→ PROBLEM DESCRIPTION: Reproduce precisely the lines between the start of the data below and the line with "hood and fringe.", both included.

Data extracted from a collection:

------

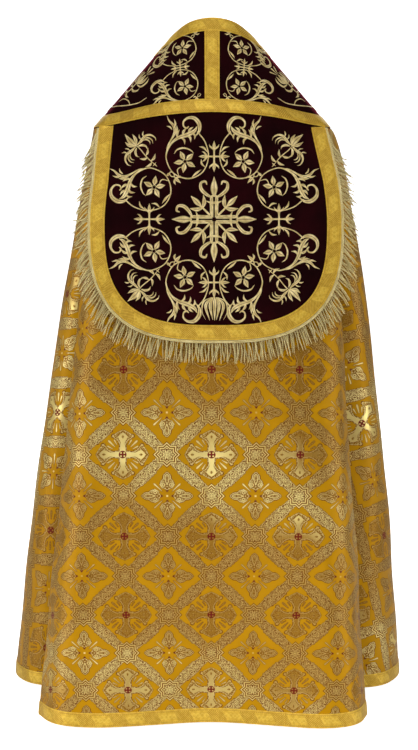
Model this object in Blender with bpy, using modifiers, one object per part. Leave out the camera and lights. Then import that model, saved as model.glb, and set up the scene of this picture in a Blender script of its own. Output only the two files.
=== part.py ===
"""A liturgical cope in its worn form, with no wearer: brocade cape, velvet orphreys, hood and fringe.

Metres, +Z up.  The origin is in the middle of the neck opening, level with the back of the neck.
+Y is the wearer's back, +X the wearer's left side.
"""
import bmesh
import bpy
import numpy as np
from mathutils import Matrix

# ---- driving dimensions ------------------------------------------------------------------------

HEM_Z = -1.410            # height of the hem below the back of the neck
BROCADE_WALL = 0.0020     # lined brocade
VELVET_WALL = 0.0025      # velvet on its interlining
GALLOON_WALL = 0.0012     # woven metal braid
GALLOON_WIDTH = 0.030
ORPHREY_WIDTH = 0.215     # velvet band, from the neck or front edge to its seam
SEAM_GAP = 0.0003         # between any two pieces

HOOD_HALF_WIDTH = 0.2570  # at the widest place
HOOD_WIDE_Z = -0.4125     # height of that place
HOOD_BOTTOM_Z = -0.6530   # lowest point of the galloon's edge
HOOD_ROUND = 2.85         # exponent of the rounded lower half
HOOD_TAPER = 0.025        # how much narrower each side is at the top corners
HOOD_SHIFT = -0.0078      # the hood hangs a little towards the right shoulder
HOOD_TOP_DEPTH = 0.1550   # how far back its top middle lies
HOOD_SLOPE = 0.181        # how fast it runs out behind the wearer as it falls
HOOD_CLEAR = 0.010        # extra room it keeps from the back panel below its first third
HOOD_BEND = 0.0545        # how far its top corners lie forward of its top middle
HOOD_LAST_BEND = 0.006    # what is left of that bend at the bottom
HOOD_BEND_POWER = 2.2
HEADER_WIDTH = 0.006      # pale braid that carries the fringe
FRINGE_LENGTH = 0.040
FRINGE_WALL = 0.0040
FRINGE_DRAW_IN = 0.010    # at the hood's top corners the strands hang in and down by these
FRINGE_DROOP = 0.018

HOOD_CORNER_Z = -0.2325   # height of the top corners
HOOD_TURN = 0.56          # share of half the outline that its rounded lower part takes
HOOD_ARCH = 0.0370        # rise of the top edge from its corners to its middle
HOOD_END_POWER = 6.0      # how late the outline's ends turn to meet the top edge
HOOD_SIDE_STEPS = 5       # stations of the outline down each straight side
HOOD_ROUND_STEPS = 10     # and round each lower corner

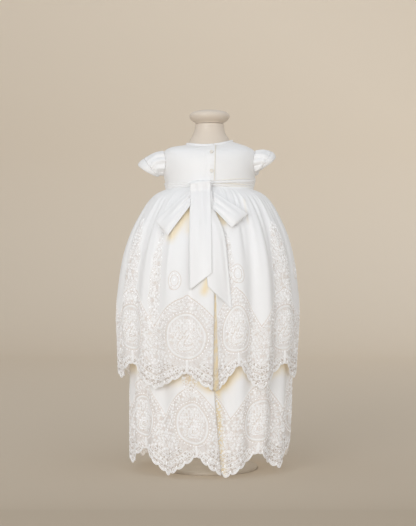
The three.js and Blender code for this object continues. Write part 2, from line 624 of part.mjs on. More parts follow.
function buildLowerTier() {
  const { meetAt, leftEdgeHem, rightEdgeHem, lapDepth, lapSpread } = lowerLap;
  const panels = {
    lower_tier_front: frontEdges,
    lower_tier_back_left: { ...straightEdges(-sideSeam + gap, meetAt - gap), toHem: leftEdgeHem },
    lower_tier_back_right: { ...straightEdges(meetAt + gap, sideSeam - gap), fromHem: rightEdgeHem },
  };
  const underLap = (angle, level) => (
    lapDepth * clamp01(6 * (1 - level)) * smooth((leftEdgeHem + lapSpread - angle) / lapSpread)
  );
  for (const [name, edges] of Object.entries(panels)) {
    add(name, skirtPanel({
      rings: lowerTierRings,
      edges,
      lowZ: (angle) => hemZ(lowerHem, lowerTips, angle),
      levels: [0, 0.3, 0.62, 0.86, 1],
      marks: lowerTips,
      stepCount: 8,
      bend: 2,
      tuck: name === 'lower_tier_back_right' ? underLap : undefined,
    }), lace);
  }
}

function buildUnderskirt() {
  const panels = {
    underskirt_front: frontEdges,
    underskirt_back_left: straightEdges(-sideSeam + gap, -gap),
    underskirt_back_right: straightEdges(gap, sideSeam - gap),
  };
  const layer = {
    rings: underskirtRings,
    lowZ: () => underskirtRings[underskirtRings.length - 1].z,
    levels: [0, 0.47, 0.64, 0.79, 0.9, 0.97, 1],
    marks: [-90, 270],
    stepCount: 36,
  };
  for (const [name, edges] of Object.entries(panels)) {
    add(name, skirtPanel({ ...layer, edges }), satin);
  }
}

function buildForm() {
  const angles = steps(0, 360 - 360 / 32, 31);
  const ringOf = (ring) => angles.map((angle) => ringPoint(ring, angle));
  const inside = movedOut(bodiceSurface, -(satinThickness / 2 + formClearance));
  const torsoHeights = [0.06, 1, 2, 3, 4, 5, 6, 7, 7.7];
  const rings = [
    ...formHipRings.map(ringOf),
    ...torsoHeights.map((height) => angles.map((angle) => inside(angle, height))),
    ...formNeckRings.map(ringOf),
  ];
  add('form_torso', loft(rings), formSkin);

  const upright = (profile, segments) => {
    const points = profile.map(({ r, z }) => new THREE.Vector2(r, z));
    return new THREE.LatheGeometry(points, segments).rotateX(Math.PI / 2);
  };
  add('form_neck_cap', upright(neckCapProfile, 28), formSkin);
  add('stand_pole', upright([
    { r: 0, z: pole.lowZ }, { r: pole.radius, z: pole.lowZ },
    { r: pole.radius, z: pole.highZ }, { r: 0, z: pole.highZ },
  ], 16), standPaint);
  add('stand_base', upright([
    { r: 0, z: 0 }, { r: base.radius, z: 0 }, { r: base.radius, z: base.thickness - base.edge },
    { r: base.radius - base.edge, z: base.thickness }, { r: base.bossRadius, z: base.thickness + 1 },
    { r: base.bossRadius - 2, z: base.bossHeight }, { r: 0, z: base.bossHeight },
  ], 36), standPaint);
}

buildForm();
buildBodice();
buildPlacket();
buildButtons();
buildBinding();
buildSleeves();
buildSash();
buildTail('sash_tail_right', rightTail);
buildTail('sash_tail_left', leftTail);
buildLoop('bow_loop_left', leftLoop);
buildLoop('bow_loop_right', rightLoop);
buildOverskirt();
buildLowerTier();
buildUnderskirt();

export default group;
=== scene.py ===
# A christening gown on an infant's dress form, seen from the gown's back.
# The tables are in millimetres and degrees, and meshes are made in metres. Angles go round the body: 0 is
# the centre back, 90 the +X side and 180 the centre front. Heights are above the floor.
import math
import bpy
import numpy as np
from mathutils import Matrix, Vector


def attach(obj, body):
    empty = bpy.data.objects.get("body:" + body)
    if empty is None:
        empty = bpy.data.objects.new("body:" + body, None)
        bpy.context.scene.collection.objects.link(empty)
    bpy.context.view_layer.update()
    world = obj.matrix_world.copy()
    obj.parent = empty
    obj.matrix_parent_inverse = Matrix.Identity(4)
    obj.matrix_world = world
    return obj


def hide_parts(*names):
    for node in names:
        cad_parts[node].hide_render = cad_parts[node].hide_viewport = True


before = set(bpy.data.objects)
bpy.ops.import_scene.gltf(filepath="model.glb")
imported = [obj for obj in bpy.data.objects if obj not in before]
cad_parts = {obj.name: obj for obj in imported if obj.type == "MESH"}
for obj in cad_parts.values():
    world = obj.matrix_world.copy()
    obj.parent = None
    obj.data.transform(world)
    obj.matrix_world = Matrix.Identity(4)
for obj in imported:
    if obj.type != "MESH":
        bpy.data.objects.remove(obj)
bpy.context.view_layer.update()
mm = 0.001
print("stage: frame loaded")


# Small maths used by every piece

def through(places, values, at):  # a smooth curve through one column of a table
    places, values = np.asarray(places, float), np.asarray(values, float)
    if places[0] > places[-1]:
        places, values = places[::-1], values[::-1]
    slopes = np.gradient(values, places)
    slopes[1:-1] = (values[2:] - values[:-2]) / (places[2:] - places[:-2])
    at = np.asarray(at, float)
    i = np.clip(np.searchsorted(places, at, side="right") - 1, 0, len(places) - 2)
    span = places[i + 1] - places[i]
    t = np.clip((at - places[i]) / span, 0, 1)
    return ((2 * t**3 - 3 * t**2 + 1) * values[i] + (t**3 - 2 * t**2 + t) * span * slopes[i]
            + (3 * t**2 - 2 * t**3) * values[i + 1] + (t**3 - t**2) * span * slopes[i + 1])


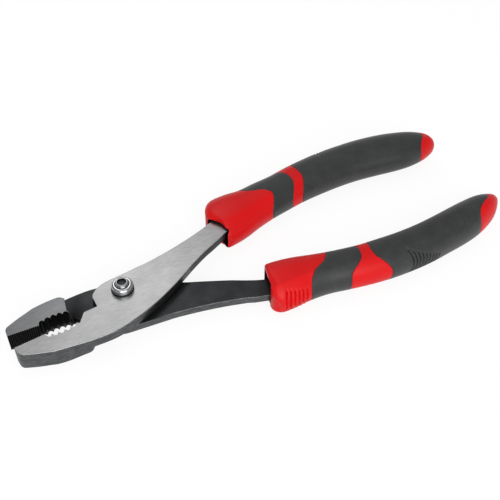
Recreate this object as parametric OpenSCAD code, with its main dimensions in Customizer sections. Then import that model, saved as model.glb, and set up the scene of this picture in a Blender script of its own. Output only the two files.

------

→ THE COMPLETED TASK:
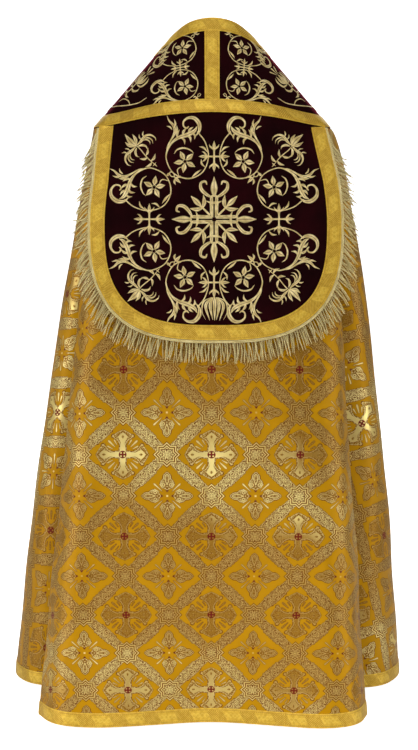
Model this object in Blender with bpy, using modifiers, one object per part. Leave out the camera and lights. Then import that model, saved as model.glb, and set up the scene of this picture in a Blender script of its own. Output only the two files.
=== part.py ===
"""A liturgical cope in its worn form, with no wearer: brocade cape, velvet orphreys, hood and fringe.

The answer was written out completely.